The American market offers not just the potential for large monetary gains but also external validation that Korea is now “cool” and have beaten the cocky American cultural hegemony at their own game. And Korea wants that validation more than anything. Other groups besides BTS have tried to crack the American market and with the exception of PSY’s novelty hit none have made more than a small impression. (i.e. check out American coverage in the mainstream entertainment press of Big Bang around when “Fantastic Baby” came out.) Why?
Lim points to social media and how BTS is seen as “real” by fans and not robotic like Americans typical stereotypical impressions of East Asians. The problem with this theory is that literally all idol groups put out cute images and selfies and behind the scenes videos and showcase their personalities on variety shows and so on. BTS aren’t unique in that. As a long time idol watcher I think there are two huge factors in BTS’s American success, such as it is:
1) RM speaks colloquial English and interviews well on American television. Americans are terrible at languages, cannot understand foreign accents, and are uncomfortable with foreigners in general. The fact that RM can speak American English makes him and the group immediately more understandable than a group like Big Bang, who were charting on Billboard back in 2012 but did not speak English.
2) The current teen pop vacuum for girls in America. There is nothing big popping for teen girls right now--no hot young thing like Justin Bieber, no group like One Direction, no franchise like High School Musical or Twilight or Harry Potter--so BTS essentially has an open playing field.

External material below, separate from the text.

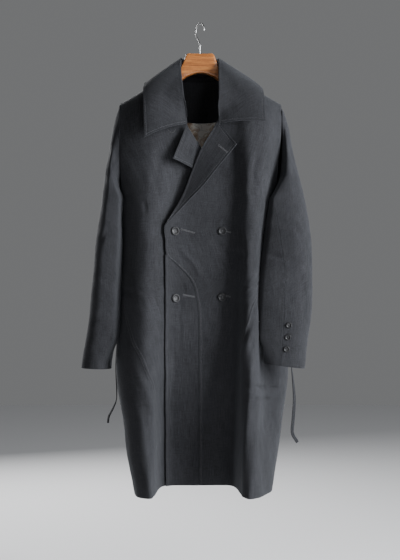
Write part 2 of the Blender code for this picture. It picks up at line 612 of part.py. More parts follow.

And this second reason is also why I think it’s way too early to take any lessons from BTS’s success in America as anything other than a novelty. Will BTS be able to hold on to the fans coming in who have no context for BTS outside of “they’re a cool boy band like One Direction”? I don’t know. Unlike idol groups “boy bands” are ephemeral and meant to be disposed of after a few years. And Americans have all sorts of expectations that they put on artists that they have no context for coming from the East Asian music world: “Speak fluent English,” “be able to navigate the complex web of American identity politics,” “validate my existence,” “don’t be too fake,” etc.

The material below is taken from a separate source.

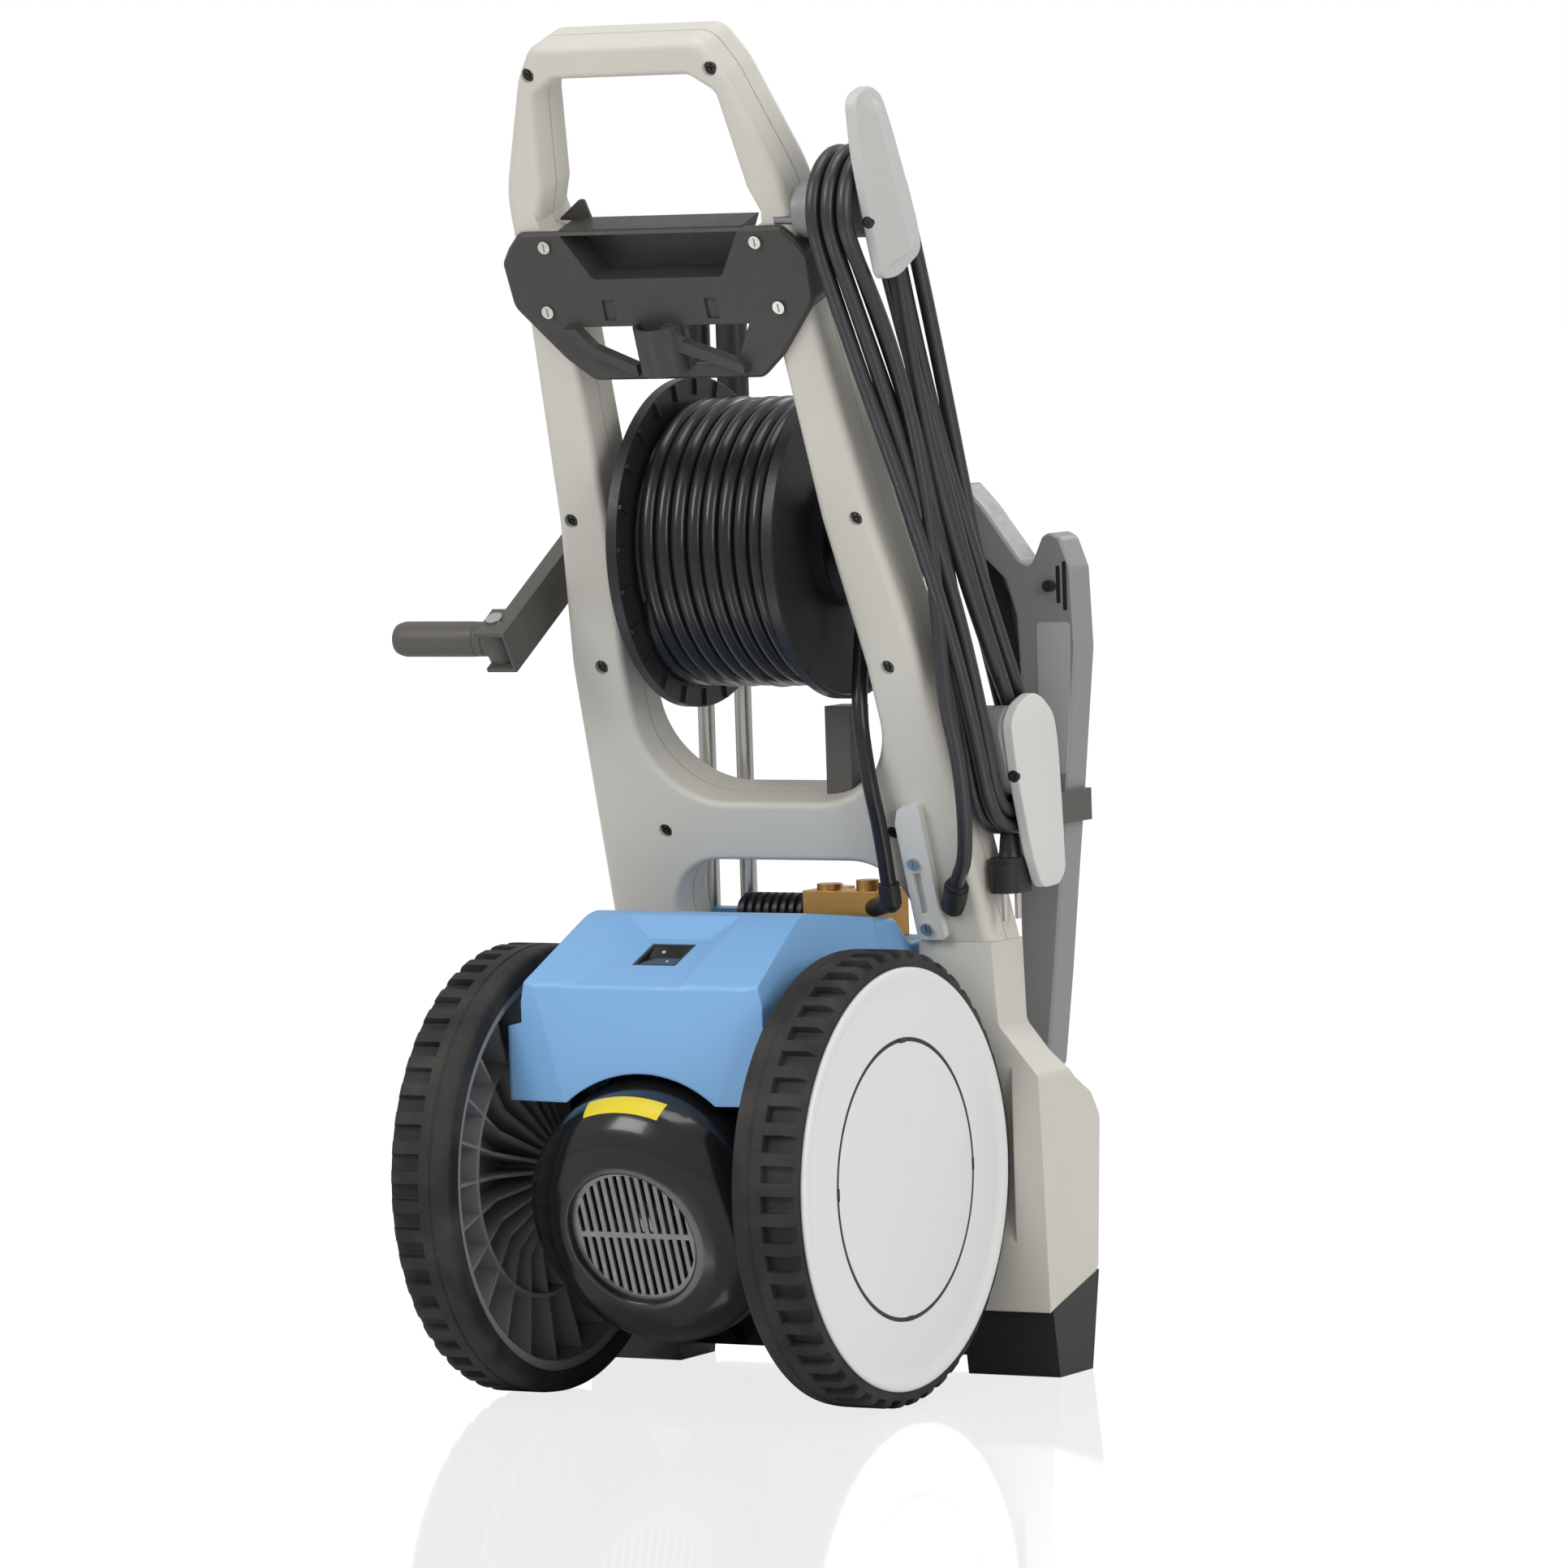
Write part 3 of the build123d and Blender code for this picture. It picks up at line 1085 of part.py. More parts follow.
# ------------------------------------------------------------------ motor and pump
def fan_cover():
    """Domed fan cover with a collar for the grille, open at its front."""
    length, radius, rim_radius = FAN_COVER_LENGTH, FAN_COVER_RADIUS, GRILLE_RADIUS
    outer = [(rim_radius, 0), (rim_radius + 6, 0), (66, -3), (76, -8.5), (83, -15), (88.5, -23),
             (radius, -32), (radius, -length)]
    inner = [(radius - FAN_WALL, -length), (radius - FAN_WALL, -32), (86, -24), (80.5, -17),
             (74, -11), (65, -6), (rim_radius + 5, -3.2), (rim_radius + FAN_WALL, -3.2),
             (rim_radius + FAN_WALL, -GRILLE_RECESS - 5), (rim_radius - 3, -GRILLE_RECESS - 5),
             (rim_radius - 3, -GRILLE_RECESS - 2.5), (rim_radius, -GRILLE_RECESS - 2.5)]
    return on_motor(turned(outer + inner))


def fan_grille():
    """Round grille of straight slats in the fan cover's collar."""
    body = disc(-GRILLE_RECESS - 2.5, -GRILLE_RECESS, GRILLE_RADIUS)
    pitch = 2 * (GRILLE_RADIUS - 5) / GRILLE_SLATS
    field = disc(-20, 0, GRILLE_RADIUS - 3.5)
    for index in range(GRILLE_SLATS):
        x = -GRILLE_RADIUS + 5 + pitch * (index + 0.5)
        slot = box((x - 1.6, -60, -20), (x + 1.6, -2, 0)) + box((x - 1.6, 2, -20), (x + 1.6, 60, 0))
        body -= slot & field
    return on_motor(body)


def cooling_fan():
    """Radial fan on the motor shaft."""
    body = disc(-44, -24, 16) + disc(-44, -42, FAN_RADIUS - 4)
    blade = box((14, -1.2, -43), (FAN_RADIUS, 1.2, -26))
    body += around(FAN_BLADES, blade)
    return on_motor(body - disc(-60, 0, SHAFT_RADIUS))


def motor_housing():
    """Finned housing with a shield at each end, bored for the shaft."""
    body = disc(-174, -52, MOTOR_CORE) + disc(-62, -52, FAN_COVER_RADIUS - FAN_WALL)
    fin = box((MOTOR_CORE - 1, -1.1, -170), (MOTOR_RADIUS, 1.1, -61))
    body += around(MOTOR_FINS, fin)
    for angle in range(0, 360, 30):
        body -= Rot(0, 0, angle + 15) * Pos(77, 0, -57) * Cylinder(4, 20)
    body -= disc(-166, -60, MOTOR_CORE - 6)
    return on_motor(body - disc(-200, 0, SHAFT_RADIUS + RUNNING))


def motor_shaft():
    """Shaft with the rotor and the slanted plate that drives the pump."""
    body = disc(-226, -22, SHAFT_RADIUS) + disc(-150, -76, ROTOR_RADIUS)
    plate = disc(-221, -199, 34)
    plate &= Pos(0, 0, -210) * Rot(9, 0, 0) * Cylinder(60, 12)
    return on_motor(body + plate)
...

Not to mention that finding success as a “boy band” is still considered embarrassing and very gay in an American masculine context and certainly not dispelling American stereotypes of East Asian men as “effeminate.”
Maybe some new American fans hooked by BTS will find out about the joys of idol group fandom but I think most of them will move on as soon as the next teen girl craze comes out.
But until then let’s just enjoy the ride.